Surround Yourself with Supportive People
No one gets anywhere on their own. I believe that to my core. If you look at any successful person, they have a strong support network, whether it be their spouse, ther family, their friends, their co-workers, their team, a mentor, etc. I hate admitting this, but there have been more meltdowns since owning my own business than I like, but I am so incredibly grateful for those that unwaveringly support me, whether it is to give me a much-needed hug or words of encouragement, a sounding board, a different perspective, help me list out solutions, are able to tell me the hard truth when I need it, etc. Whatever it is, building a support system is crucial when facing imposter syndrome. If you don’t feel like you have a great support system, then I suggest seeking out like-minded individuals who have experienced or are currently experiencing similar challenges. Connect with fellow business owners, ask someone you admire to mentor you, or even join online communities where you can share your thoughts, concerns, and triumphs. Surrounding yourself with a positive, supportive group of people who you trust, will remind you that you’re not alone in your journey and provide invaluable advice and encouragement along the way.
Learn, Learn and Learn Some More:
This one may seem obvious, but it needs to be said. At the crux of imposter syndrome is being in a position where you don’t feel like you have the knowledge or skills to be. Many people opt for the strategy of “fake it until you make it”, but I completely disagree with that strategy. I think learning as much as you can by trusted individuals and owning what you don’t know will help combat those negative feelings and build trust with your clients. There is nothing wrong with saying, “I am new to this and still learning, but I can ask my supplier and get back with you as soon as possible”, and then be sure to follow through. This will gain you more respect and trust within your community because your clients know that you are not trying to sell them something for the sake of selling, but that you want to make sure they are getting the best product to meet their needs. I’ve learned so much in the two years since starting this business. I’ve learned from my suppliers, my most trusted confidants, purchased and worked through several digital classes, listen to small business podcast regularly, and read, research, read and research even more. You have to invest in your own growth if you want to eliminate the imposter syndrome from rearing its ugly head. I’m still learning and will continue to do so, because this industry is constantly evolving, and chances are, your industry is as well. Take advantage of workshops, seminars, and digital courses to expand your knowledge and skills, and if you don’t have the time or money to do those right now, then find business podcasts that you find helpful. They are free and I get a ton out of them. Two of my favorites are Amy Porterfield with “Online Marketing Made Easy” as mentioned earlier, and Jacqueline Snyder and Minna Khounio-Sithep co-founders of “The Product Boss”. I find inspiration in these podcasts every time I listen. Additionally, both their courses have helped me grow personally in being a small biz owner and I’ve learned so many usable skills. This commitment to ongoing learning will not only boost your confidence but also demonstrate to yourself and others that you’re dedicated to providing the best possible service and products for your customers, and that YOU are worth it!
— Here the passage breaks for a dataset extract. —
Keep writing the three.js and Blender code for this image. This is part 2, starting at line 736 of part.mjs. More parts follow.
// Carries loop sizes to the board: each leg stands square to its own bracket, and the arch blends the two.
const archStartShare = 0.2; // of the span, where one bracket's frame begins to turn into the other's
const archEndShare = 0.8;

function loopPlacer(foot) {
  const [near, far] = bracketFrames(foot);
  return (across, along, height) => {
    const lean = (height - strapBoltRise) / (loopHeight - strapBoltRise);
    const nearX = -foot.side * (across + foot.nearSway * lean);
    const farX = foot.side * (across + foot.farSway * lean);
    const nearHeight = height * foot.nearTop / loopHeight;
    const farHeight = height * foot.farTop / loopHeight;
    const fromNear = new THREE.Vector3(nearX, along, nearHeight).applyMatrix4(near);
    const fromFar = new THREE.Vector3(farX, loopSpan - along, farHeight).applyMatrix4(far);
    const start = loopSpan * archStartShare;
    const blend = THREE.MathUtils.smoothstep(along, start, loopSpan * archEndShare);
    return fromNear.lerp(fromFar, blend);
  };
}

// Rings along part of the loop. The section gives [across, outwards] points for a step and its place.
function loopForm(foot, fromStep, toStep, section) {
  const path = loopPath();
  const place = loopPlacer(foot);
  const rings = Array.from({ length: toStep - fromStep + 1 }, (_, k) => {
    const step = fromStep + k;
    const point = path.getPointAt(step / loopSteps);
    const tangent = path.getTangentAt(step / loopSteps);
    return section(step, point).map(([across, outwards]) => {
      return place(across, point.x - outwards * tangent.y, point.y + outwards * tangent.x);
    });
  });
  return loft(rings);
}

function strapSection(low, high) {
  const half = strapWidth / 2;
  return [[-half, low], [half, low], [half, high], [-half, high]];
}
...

Celebrate Your Wins (Big and Small):
This is sometimes hard for me, because it is easy to get caught up in the hustle and forget to celebrate your accomplishments, but it is so important to remember, every obstacle you overcome deserves recognition. Each happy customer, positive review, or successful marketing campaign is a testament to your skills and hard work and that of your team. Celebrate these wins and celebrate with your team and acknowledge their contributions. It keeps the vision, mission goals in focus, motivates them to continue to do their best, and shows them that you really appreciate all that they do for you and the business.
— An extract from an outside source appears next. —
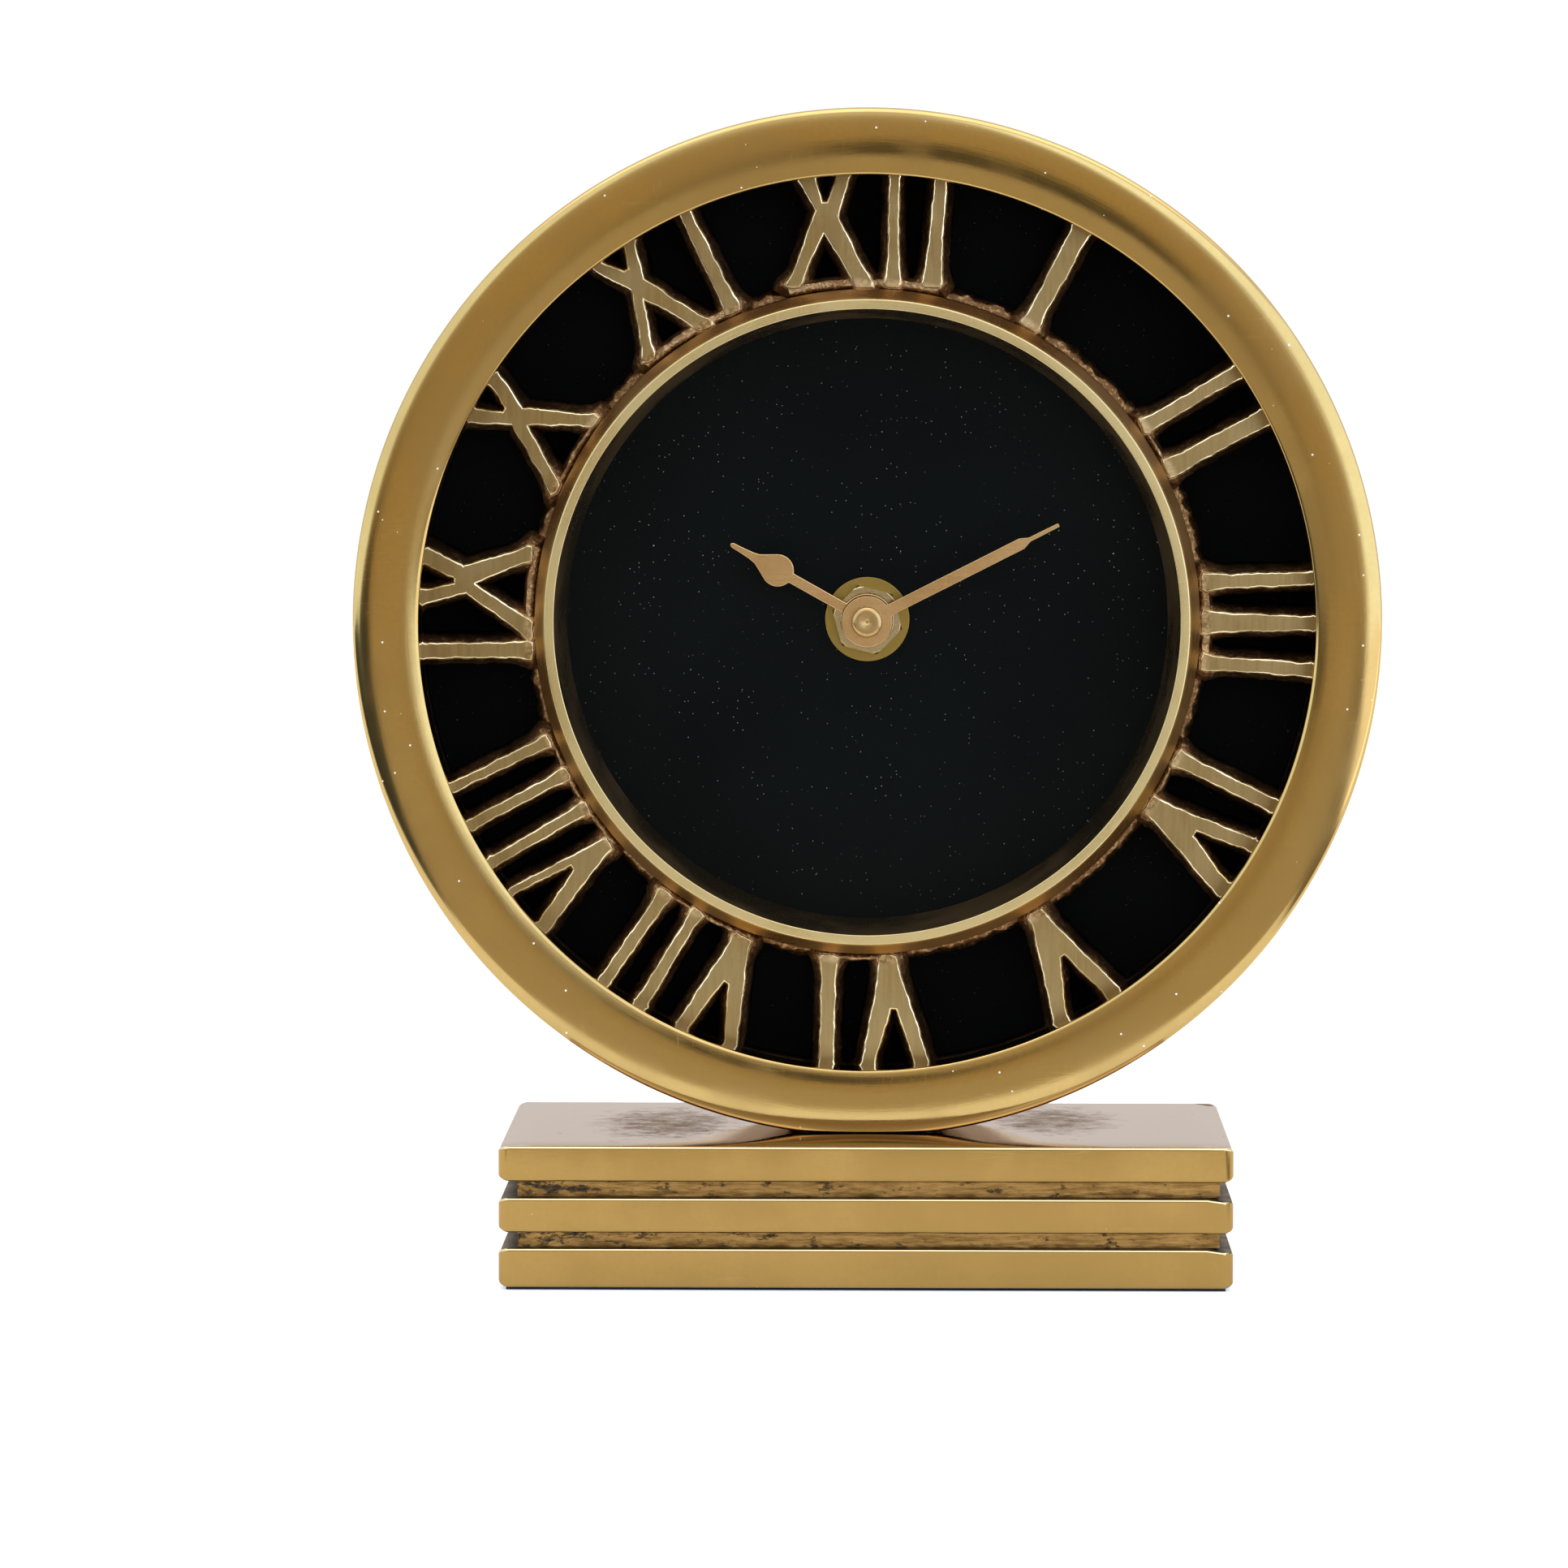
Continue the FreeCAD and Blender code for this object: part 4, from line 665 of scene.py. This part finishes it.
def grown(corners, distance):
    # Moves each side of an outline outwards and meets the moved sides again
    count = len(corners)
    lines = []
    for k in range(count):
        (x0, y0), (x1, y1) = corners[k], corners[(k + 1) % count]
        length = math.hypot(x1 - x0, y1 - y0)
        normal = ((y0 - y1) / length, (x1 - x0) / length)
        lines.append((normal, normal[0] * x0 + normal[1] * y0 + distance))
    result = []
    for k in range(count):
        (ax, ay), a = lines[k - 1]
        (bx, by), b = lines[k]
        spread = ax * by - ay * bx
        result.append(((a * by - b * ay) / spread, (ax * b - bx * a) / spread))
    return result


def castWobble(x, z, depth):
    # How far the casting strays from its outline at a place, the same for every stroke
    spot = Vector((x, z, depth * 0.25))
    slow = noise.noise_vector(spot * 0.55)
    quick = noise.noise_vector(spot * 2.1 + Vector((7.0, 3.0, 1.0)))
    return (slow.x * castShape["wobble"] + quick.x * castShape["nibble"],
            slow.y * castShape["wobble"] + quick.y * castShape["nibble"])


def strokeSolid(corners, hour):
    # One stroke, drafted towards the back, with a worn edge and gritty walls
    step = castShape["step"]
    angle = math.radians(30 * hour)
    counts = []
    for k in range(len(corners)):
        (x0, y0), (x1, y1) = corners[k], corners[(k + 1) % len(corners)]
        counts.append(max(1, round(math.hypot(x1 - x0, y1 - y0) / step)))
    bm = bmesh.new()
    ring = []
    for level, (y, grow) in enumerate(castShape["wallLevels"]):
        outline = grown(corners, grow)
        points = []
        for k, count in enumerate(counts):
            (x0, y0), (x1, y1) = outline[k], outline[(k + 1) % len(outline)]
            length = math.hypot(x1 - x0, y1 - y0)
            side = ((y0 - y1) / length, (x1 - x0) / length)
            for n in range(count):
                t = x0 + (x1 - x0) * n / count
                r = y0 + (y1 - y0) * n / count
                near = max(0.0, min(1.0, (castShape["flareFrom"] - r) / castShape["flareReach"]))
                far = max(0.0, min(1.2, r - castShape["ringFlareFrom"]))
                out = castShape["flare"] * near * near * (0.3 + 0.7 * min(1.0, max(0.0, grow) / 0.4))
                out += castShape["ringFlare"] * far * far
                if level > 3:
                    fineness = castShape["gritScale"]
                    spot = Vector((t * fineness + hour * 9, r * fineness, y * fineness))
                    out += castShape["grit"] * min(1.0, grow / 0.2) * noise.noise(spot)
                t += side[0] * out
                r += side[1] * out
                x = r * math.sin(angle) + t * math.cos(angle)
                z = r * math.cos(angle) - t * math.sin(angle)
                dx, dz = castWobble(x, z, y)
                points.append((x + dx, y, axisHeight + z + dz))
        if level == 0:
            ring = [bm.verts.new(point) for point in points]
            edges = [bm.edges.new((vert, ring[k - 1])) for k, vert in enumerate(ring)]
            bmesh.ops.contextual_create(bm, geom=edges)
            continue
        moved = bmesh.ops.extrude_edge_only(bm, edges=edges)["geom"]
        fresh = {item for item in moved if isinstance(item, bmesh.types.BMVert)}
        edges = [item for item in moved
                 if isinstance(item, bmesh.types.BMEdge) and fresh.issuperset(item.verts)]
        byPlace = {vert.co.to_tuple(4): vert for vert in fresh}
        ring = [byPlace[vert.co.to_tuple(4)] for vert in ring]
        for vert, point in zip(ring, points):
            vert.co = point
    bmesh.ops.contextual_create(bm, geom=edges)
    bmesh.ops.recalc_face_normals(bm, faces=bm.faces)
    return bm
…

Imposter syndrome is a real and nasty feeling, but don’t let it bring you down as you embark on an exciting new chapter in your life. Embrace your journey, trust in your abilities, and remember that you have the power to create something truly amazing. Surround yourself with a supportive network, commit to continuous learning, and celebrate your wins along the way. By doing so, you’ll not only slay the imposter syndrome beast but also thrive.
Wishing you success and fulfillment friends!